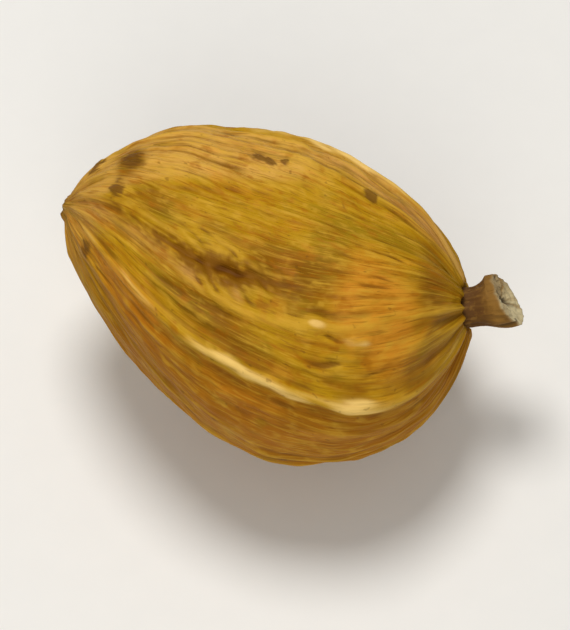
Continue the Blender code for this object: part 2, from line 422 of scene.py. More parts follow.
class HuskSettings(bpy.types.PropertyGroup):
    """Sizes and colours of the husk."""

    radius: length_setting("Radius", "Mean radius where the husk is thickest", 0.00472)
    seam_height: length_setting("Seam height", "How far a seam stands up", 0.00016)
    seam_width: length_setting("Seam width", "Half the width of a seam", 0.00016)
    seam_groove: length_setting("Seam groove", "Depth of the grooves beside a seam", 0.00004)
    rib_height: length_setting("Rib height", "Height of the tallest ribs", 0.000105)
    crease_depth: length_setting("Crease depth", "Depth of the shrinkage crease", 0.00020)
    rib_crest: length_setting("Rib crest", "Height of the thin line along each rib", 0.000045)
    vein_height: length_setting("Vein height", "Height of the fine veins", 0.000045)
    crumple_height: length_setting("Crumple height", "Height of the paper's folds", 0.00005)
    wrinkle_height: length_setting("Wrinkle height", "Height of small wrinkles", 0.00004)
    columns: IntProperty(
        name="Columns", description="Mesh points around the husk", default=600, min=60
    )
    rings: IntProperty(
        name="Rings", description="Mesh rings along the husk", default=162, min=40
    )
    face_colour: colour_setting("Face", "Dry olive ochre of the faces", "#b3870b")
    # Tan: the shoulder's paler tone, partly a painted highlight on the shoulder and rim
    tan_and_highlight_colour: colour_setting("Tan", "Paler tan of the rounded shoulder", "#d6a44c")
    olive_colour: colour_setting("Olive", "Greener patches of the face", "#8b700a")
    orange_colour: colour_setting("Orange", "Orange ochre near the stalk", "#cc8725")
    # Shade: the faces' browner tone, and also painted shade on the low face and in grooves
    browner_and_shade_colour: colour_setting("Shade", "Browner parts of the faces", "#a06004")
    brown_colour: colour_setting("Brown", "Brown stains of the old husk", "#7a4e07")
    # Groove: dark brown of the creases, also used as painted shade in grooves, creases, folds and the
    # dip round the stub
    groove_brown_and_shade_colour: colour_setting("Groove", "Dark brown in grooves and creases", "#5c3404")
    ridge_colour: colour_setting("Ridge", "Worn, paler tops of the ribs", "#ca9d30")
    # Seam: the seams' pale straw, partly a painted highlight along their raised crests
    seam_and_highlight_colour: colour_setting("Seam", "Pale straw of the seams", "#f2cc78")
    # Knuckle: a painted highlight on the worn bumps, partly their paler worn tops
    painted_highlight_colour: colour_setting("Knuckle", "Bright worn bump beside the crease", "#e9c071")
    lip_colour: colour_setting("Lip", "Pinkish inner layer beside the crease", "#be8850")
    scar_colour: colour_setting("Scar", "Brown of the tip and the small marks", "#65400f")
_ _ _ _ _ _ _
Return the material in full, exactly as shown.

Full solution:
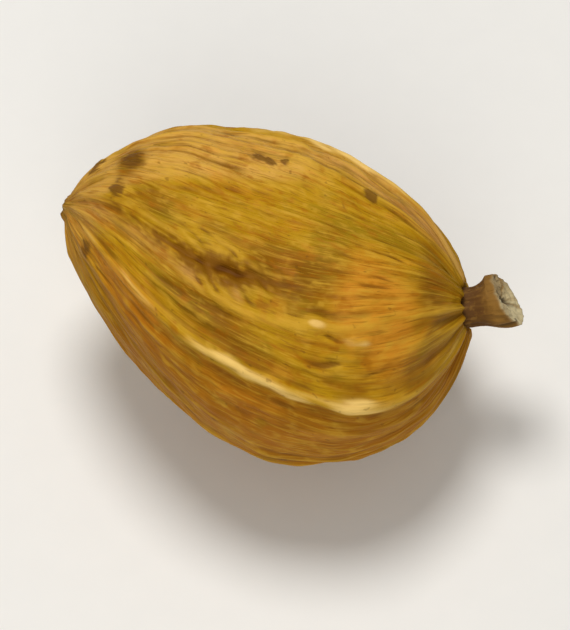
Continue the Blender code for this object: part 2, from line 422 of scene.py. More parts follow.
class HuskSettings(bpy.types.PropertyGroup):
    """Sizes and colours of the husk."""

    radius: length_setting("Radius", "Mean radius where the husk is thickest", 0.00472)
    seam_height: length_setting("Seam height", "How far a seam stands up", 0.00016)
    seam_width: length_setting("Seam width", "Half the width of a seam", 0.00016)
    seam_groove: length_setting("Seam groove", "Depth of the grooves beside a seam", 0.00004)
    rib_height: length_setting("Rib height", "Height of the tallest ribs", 0.000105)
    crease_depth: length_setting("Crease depth", "Depth of the shrinkage crease", 0.00020)
    rib_crest: length_setting("Rib crest", "Height of the thin line along each rib", 0.000045)
    vein_height: length_setting("Vein height", "Height of the fine veins", 0.000045)
    crumple_height: length_setting("Crumple height", "Height of the paper's folds", 0.00005)
    wrinkle_height: length_setting("Wrinkle height", "Height of small wrinkles", 0.00004)
    columns: IntProperty(
        name="Columns", description="Mesh points around the husk", default=600, min=60
    )
    rings: IntProperty(
        name="Rings", description="Mesh rings along the husk", default=162, min=40
    )
    face_colour: colour_setting("Face", "Dry olive ochre of the faces", "#b3870b")
    # Tan: the shoulder's paler tone, partly a painted highlight on the shoulder and rim
    tan_and_highlight_colour: colour_setting("Tan", "Paler tan of the rounded shoulder", "#d6a44c")
    olive_colour: colour_setting("Olive", "Greener patches of the face", "#8b700a")
    orange_colour: colour_setting("Orange", "Orange ochre near the stalk", "#cc8725")
    # Shade: the faces' browner tone, and also painted shade on the low face and in grooves
    browner_and_shade_colour: colour_setting("Shade", "Browner parts of the faces", "#a06004")
    brown_colour: colour_setting("Brown", "Brown stains of the old husk", "#7a4e07")
    # Groove: dark brown of the creases, also used as painted shade in grooves, creases, folds and the
    # dip round the stub
    groove_brown_and_shade_colour: colour_setting("Groove", "Dark brown in grooves and creases", "#5c3404")
    ridge_colour: colour_setting("Ridge", "Worn, paler tops of the ribs", "#ca9d30")
    # Seam: the seams' pale straw, partly a painted highlight along their raised crests
    seam_and_highlight_colour: colour_setting("Seam", "Pale straw of the seams", "#f2cc78")
    # Knuckle: a painted highlight on the worn bumps, partly their paler worn tops
    painted_highlight_colour: colour_setting("Knuckle", "Bright worn bump beside the crease", "#e9c071")
    lip_colour: colour_setting("Lip", "Pinkish inner layer beside the crease", "#be8850")
    scar_colour: colour_setting("Scar", "Brown of the tip and the small marks", "#65400f")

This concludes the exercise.